There is no single substitute. So food chemists and chefs are taste-testing their way through different cooking oils and fats both naturally occurring ones and chemically modified ones to find replacements that don't alter each food's taste or texture.
What are the options? There are some heart-healthier oils, called monounsaturated and polyunsaturated oils such as olive, canola or soybean oils. Unlike trans and sat fats, these liquid oils don't raise levels of so-called bad cholesterol, or LDL cholesterol.
Frying chicken in canola or soybean oil instead of partially hydrogenated shortening is an easy switch.
But you can't make, say, a pie crust with olive oil. Industry is finding that the toughest foods to rid of trans fat are baked goods, such as pastries, cookies, pizza crusts.
Substituting animal fats, such as butter or lard, or tropical oils such as palm or coconut oil may keep the taste, but they are super-high in saturated fat.

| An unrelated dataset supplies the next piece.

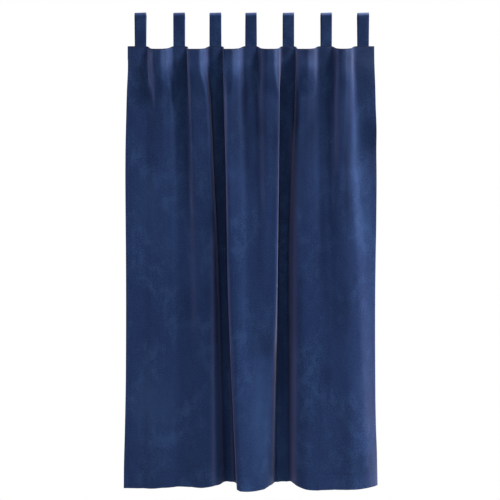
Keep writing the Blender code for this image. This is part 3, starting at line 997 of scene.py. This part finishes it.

"You need to find a replacement for a solid fat that doesn't have the health implications, and that's the tougher battle," says Susan Borra of the International Food Information Council.
"We are changing the entire fatty acid profile of the food supply, and we're not sure we know what it's going to look like at the other end." And that's where the concern comes in. Merely substituting saturated fat for the trans doesn't give the food more bad fat altogether than before, but it doesn't make it a healthy choice either, Eckel explains.
So the heart association is beginning a major campaign to teach consumers about the different fats and how to tell what foods they're in. (It's partly funded by a 2005 court settlement in which McDonald's was accused of being too slow to remove trans fat.)
How much fat is too much? Federal guidelines say between 25 percent and 35 percent of total daily calories should come from fats, but the bad fats should make up only a fraction of that.
The heart association says less than 7 percent of total calories should be saturated fat the average American gets about 11 per cent now. Trans fat should be less than 1 percent of calories, half today's average.
Many companies are searching for trans fat alternatives that are healthier than saturated fats, Borra stresses.
Indeed, the heart association brought together food makers, food chemists and health experts to explore all the options last fall, and among those generating interest are different ways to blend liquid and harder fats, in hopes of reducing the artery-clogging portions.
For now, reading the food label the Nutrition Facts panel on the back of the package, not just the "trans-free" icon on the front is key, says Michael Jacobson of the consumer advocacy Centre for Science in the Public Interest.